Location
- Hethersett Norwich, Norfolk, NR9 3DW England 52°35′32″N 1°10′30″E﻿ / ﻿52.5923°N 1.1751°E

Information
- Type: Independent Day and Boarding School
- Religious affiliation: Christian
- Established: 1924
- Closed: 2019
- Department for Education URN: 121227 Tables
- Chairman of the governors: Martin Matthews
- Headmaster: Stephen Crump
- Age: 3 to 18
- Enrolment: 180 pupils

= Hethersett Old Hall School =

Hethersett Old Hall School was an independent school located in Hethersett, Norfolk, England that educated around 180 boys and girls. It was a day school for girls aged 3–18 and for boys aged 3–11 with boarding for girls from age 9.

==History==

The school was opened, at Hellesdon House, in September 1924 by Mrs C. P. Andrews. In 1938, the school moved to the Old Hall in Hethersett, a building which dates back to the 17th and 18th centuries. A sixth form was established in September 1984. The school celebrated its 75th birthday in 2013.

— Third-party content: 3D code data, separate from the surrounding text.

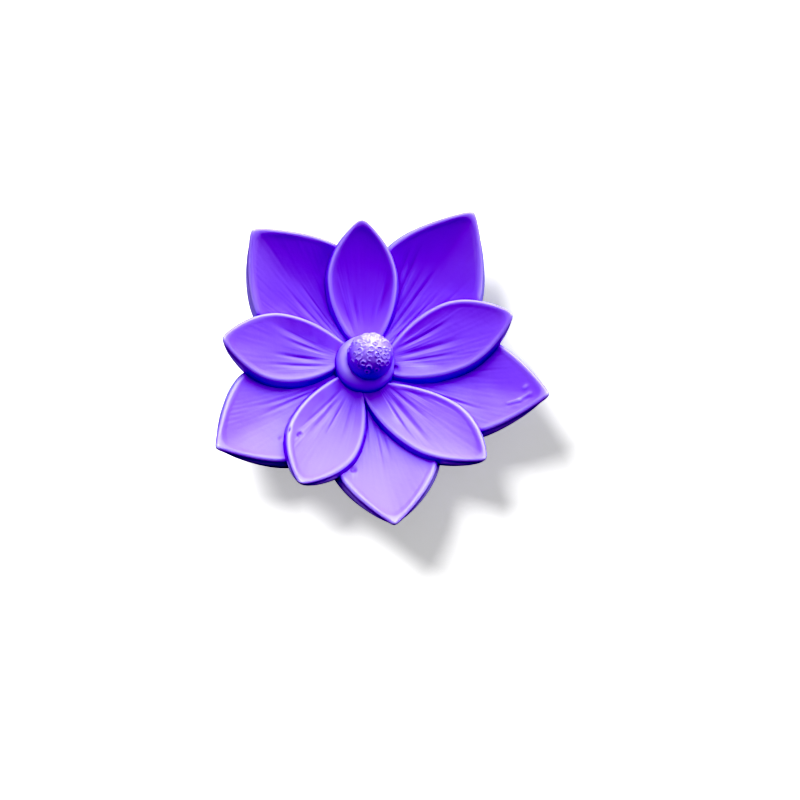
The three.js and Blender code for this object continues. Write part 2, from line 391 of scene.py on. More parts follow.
def half_width(row, along, reach, widest):
    """Swells from the root as 1 - t^2 to the widest place, then tapers as 1 - t^p to the tip.
    Near the tip the distance u from the apex becomes sqrt(u^2 - b^2), which blunts the point."""
    widest_at = row["widest_share"] * reach
    to_widest = np.clip((widest_at - along) / (widest_at - row["root_distance"]), 0, None)
    swelling = row["root_half_width"] + (widest - row["root_half_width"]) * (1 - to_widest**2)
    apex = reach + row["tip_blunting"]
    from_apex = np.sqrt(np.clip((apex - along) ** 2 - row["tip_blunting"] ** 2, 0, None))
    past = np.clip(1 - from_apex / (apex - widest_at), 0, 1)
    return np.where(along <= widest_at, swelling, widest * (1 - past ** row["taper_power"]))


def outline_side(row, along, reach, widest):
    """Half width, outward direction from its slope, and squeeze. The last section is the apex."""
    half = half_width(row, along, reach, widest)
    slope = (half_width(row, along - SLOPE_STEP, reach, widest) - half) / SLOPE_STEP
    length = np.hypot(slope, 1)
    out_along = slope / length
    out_aside = 1 / length
    out_along[-1] = 1
    out_aside[-1] = 0
    half[-1] = 0
    return Side(half, out_along, out_aside, half / (half + RIM_COLUMNS[-1]))


def petal_lines(petal):
    """Sections crowd towards the tip. The middle line swings aside at the root as (1 - t)^2, the rim
    rises as t^c from root to tip, and the belly rises as t^b from where it leaves the ground."""
    row, reach = petal.row, petal.reach
    length = reach - row["root_distance"]
    crowded = 1 - (1 - np.linspace(0, 1, PETAL_ROWS)[:, None]) ** ROW_CROWDING
    along = row["root_distance"] + length * crowded
    share = along / reach
    rim_rise = row["rim_at_tip"] - row["rim_at_root"]
    rim = row["rim_at_root"] + rim_rise * ((along - row["root_distance"]) / length) ** RIM_CURL
    belly_share = np.clip(along - row["belly_start"], 0, None) / (reach - row["belly_start"])
    belly_rise = row["rim_at_tip"] - row["tip_thickness"] + SUNK
    return Lines(
        along=along,
        middle=-petal.swing * (1 - share) ** 2,
        rim=rim,
        edge=rim - row["bead_radius"],
        belly=-SUNK + belly_rise * belly_share ** row["belly_power"],
        share=share,
        left=outline_side(row, along, reach, petal.left_half),
        right=outline_side(row, along, reach, petal.right_half),
    )


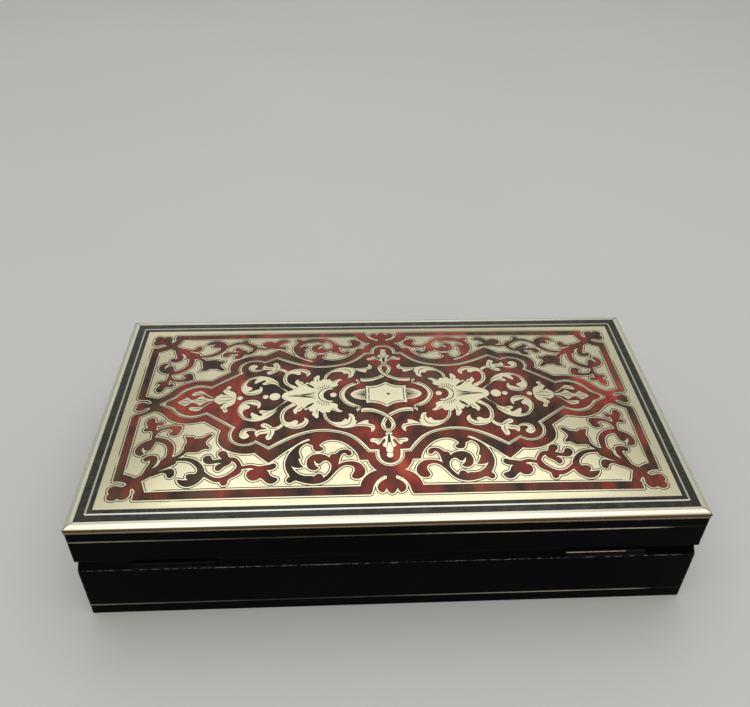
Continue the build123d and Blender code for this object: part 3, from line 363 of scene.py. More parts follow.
def line_brass():
    """Brass line let into the walls: lost under polish in places; along the back it is dimmed along half its
    length and brightened in other stretches, partly wear and partly painted highlight and shade.
    """
    kit = brass("line_brass", (0.30, 0.265, 0.205, 1), (0.13, 0.11, 0.08, 1), 0.35, 0.9, 60.0)
    base = kit.painted()
    spot = kit.axes()
    along = kit.spread(spot["X"], -HALF_LONG, HALF_LONG)
    # Along the back, brightness along the length: partly wear, partly painted highlight and shade.
    wear_and_painted_light = kit.ramp(
        along,
        [
            (0.05, (0.03, 0.03, 0.03)),
            (0.09, (1.9, 1.9, 1.9)),
            (0.20, (2.4, 2.4, 2.4)),
            (0.36, (1.7, 1.7, 1.7)),
            (0.52, (0.45, 0.45, 0.45)),
            (0.72, (0.25, 0.25, 0.25)),
            (0.97, (1.2, 1.2, 1.2)),
        ],
    )
    at_back = kit.spread(spot["Y"], HALF_SHORT - BACK_LINE_FADE[0], HALF_SHORT - BACK_LINE_FADE[1])
    colour = kit.mix(1.0, base, kit.mix(at_back, (1, 1, 1, 1), wear_and_painted_light), "MULTIPLY")
    gone = kit.spread(kit.cloud(kit.place(), 45.0, 3.0, 0.6), 0.56, 0.62, 0.0, 0.3)
    kit.set(base_color=kit.mix(gone, colour, (0.012, 0.009, 0.006, 1)))
    return kit.material


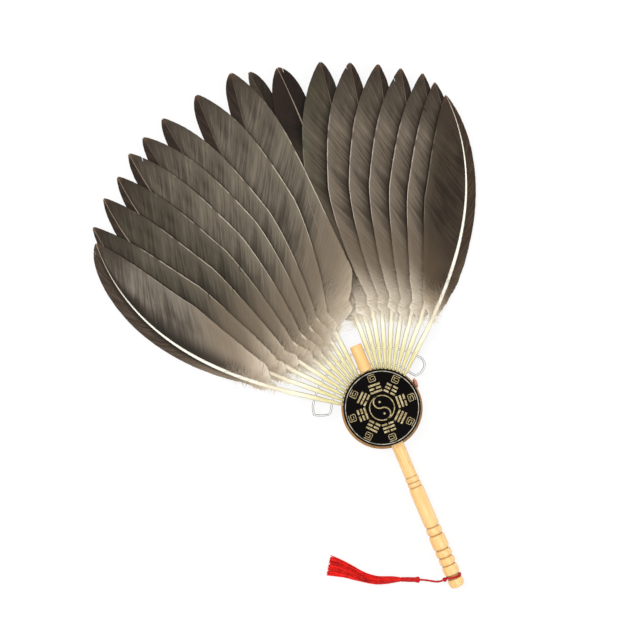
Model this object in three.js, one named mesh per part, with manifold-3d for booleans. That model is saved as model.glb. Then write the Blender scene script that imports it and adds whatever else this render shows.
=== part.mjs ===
import * as THREE from 'three';
import { mergeVertices } from 'three/addons/utils/BufferGeometryUtils.js';
import Module from 'manifold-3d';

// A feather fan: two wings of nine goose quills each, clamped side by side between two round discs
// on a turned stick, spread by a clear line that runs through all of them, with a tassel at the end.
// Sizes in millimetres. The fan lies on its back: +Y runs up the stick to the feathers, +Z comes out
// of the face, and Z = 0 is the resting face of the back disc. X = Y = 0 is the axis of the front disc.

const wasm = await Module();
wasm.setup();

// Hub discs
const frontDiscRadius = 29.7;
const backDiscRadius = 31.4;
const backDiscShift = 1.2; // the back disc sits this much lower than the front one
const discThickness = 5.2;
const discEdgeRound = 1.1;
const rimBeadInset = 1.3; // from the rim of the front disc to the fine raised ring
const rimBeadWidth = 0.7;
const rimBeadHeight = 0.3;
const seatGap = 0.3; // between pieces that touch on the real fan
const cutOverrun = 6; // of every cutting tool past the piece it cuts
const roundMiddleShare = 1 - Math.SQRT1_2; // of an edge's rounding, at its middle
const discSides = 40;

// Screws through the back disc and the stick into the front disc
const screwOffset = 15;
const screwHeadRadius = 2.5;
const screwHeadHeight = 1.5;
const screwRadius = 1;
const screwSink = 0.3;
const screwTopWall = 1.2; // of the front disc, left above the screw
const screwSides = 10;

// Stick, from the feathers' end down
const stickRadius = 4.9;
const stickTopRadius = 4.65;
const stickTop = 51.6; // above the hub axis
const stickFlatThickness = 6.4; // where the discs clamp it
const collarStart = 58; // below the hub axis
const notchRadius = 5.1;
const topEndChamfer = 0.5;
const handleSides = 16;
const upperCollarLength = 4.5;
const upperCollarRadius = 5.4;
const lowerCollarLength = 4;
const lowerCollarRadius = 5.45;
const gripLength = 33.3;
const gripRadius = 5.85;
const upperBeadLength = 6.6;
const upperBeadRadius = 6.1;
const barrelLength = 12.2;
const barrelRadius = 6.4;
const middleBeadLength = 6.4;
const middleBeadRadius = 6.35;
const lowerBeadLength = 6.5;
const lowerBeadRadius = 6.25;
const lastBeadLength = 8.3;
const lastBeadRadius = 6.2;
// The turned rings, from the collar to the end of the stick
const turnings = [
  { length: upperCollarLength, radius: upperCollarRadius },
  { length: lowerCollarLength, radius: lowerCollarRadius },
  { length: gripLength, radius: gripRadius },
  { length: upperBeadLength, radius: upperBeadRadius },
  { length: barrelLength, radius: barrelRadius },
  { length: middleBeadLength, radius: middleBeadRadius },
  { length: lowerBeadLength, radius: lowerBeadRadius },
  { length: lastBeadLength, radius: lastBeadRadius },
];
const turningEdge = 1.1;
const cordGrooveWidth = 2.8;
const cordGrooveRadius = 4.45;
const endKnobLength = 7.2;
const endKnobRadius = 6;
const endKnobRound = 1.7;

// Quills and feathers
const quillAxisOffset = 4.9; // each quill's line passes this far beside the hub axis
const quillStart = 18; // cut end inside the hub
const quillTaper = 0.041; // radius per millimetre from the hub, as far as the full quill
const quillRadius = 2.05;
const quillFullAt = 60;
const shaftStart = 72; // the bare quill becomes the shaft between the vanes
const shaftTipRadius = 0.3;
const shaftTaperPower = 1.4;
const ridgeShare = 0.75; // of the shaft's radius, on the side that shows
const keelShare = 0.8; // of the shaft's radius, on the hidden side
const longestFeather = 283;
const bendStart = 60; // the feathers are straight up to here
const bendPower = 1.6;
const vaneThickness = 0.5;
const vaneEdgeThickness = 0.3;
const narrowFullAt = 122;
const wideFullAt = 175;
const vaneGrowthPower = 0.55;
const wideVane = 36;
const narrowVaneSecond = 5.3;
const narrowVaneInnermost = 8.6;
const vaneMargin = 0.6; // least width of a vane beside the shaft
const wideTipTaper = 36;
const narrowTaperSecond = 18;
const narrowTaperInnermost = 8;
const tipBlunt = 2;
const wideCamber = 2.2;
const narrowCamber = 0.4;
const layerGap = 0.4;
const leastTilt = THREE.MathUtils.degToRad(5.5);
const restHeight = 3.2; // of the shafts where the vanes lie lowest
const settleLength = 60; // over which the quills come down to that height
const bellyAt = 150;
const tipRise = 7;
const dropStart = 58;
const dropLength = 26;
const middleStations = 3;
const curveSteps = 60;
const quillStationShares = [0, 0.556, 0.815, 1]; // from the quill's start to the shaft's
const baseStationShares = [0.12, 0.32, 0.62, 1]; // from the shaft's start to the full vane
const tipLength = 44;
const tipStationShares = [1, 0.6, 0.32, 0.14, 0.045, 0]; // of the tip's length, back from its end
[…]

On 14 August 2019 it was announced the school would not reopen after the summer break as it was unable to attract and retain enough pupils to make it financially viable.

==Academic standards==
92% of pupils achieved five or more GCSE A* to Cs in the results announced in August 2012 and 31% of GCSE passes were at A* and A grades.

In 2012, HOHS celebrated its best A Level results in ten years, with 85% of passes at the top grades of A*-C and 100% pass rate.

The Independent Schools Inspectorate, reporting in April 2011, praised the school and said the personal development of pupils was "outstanding".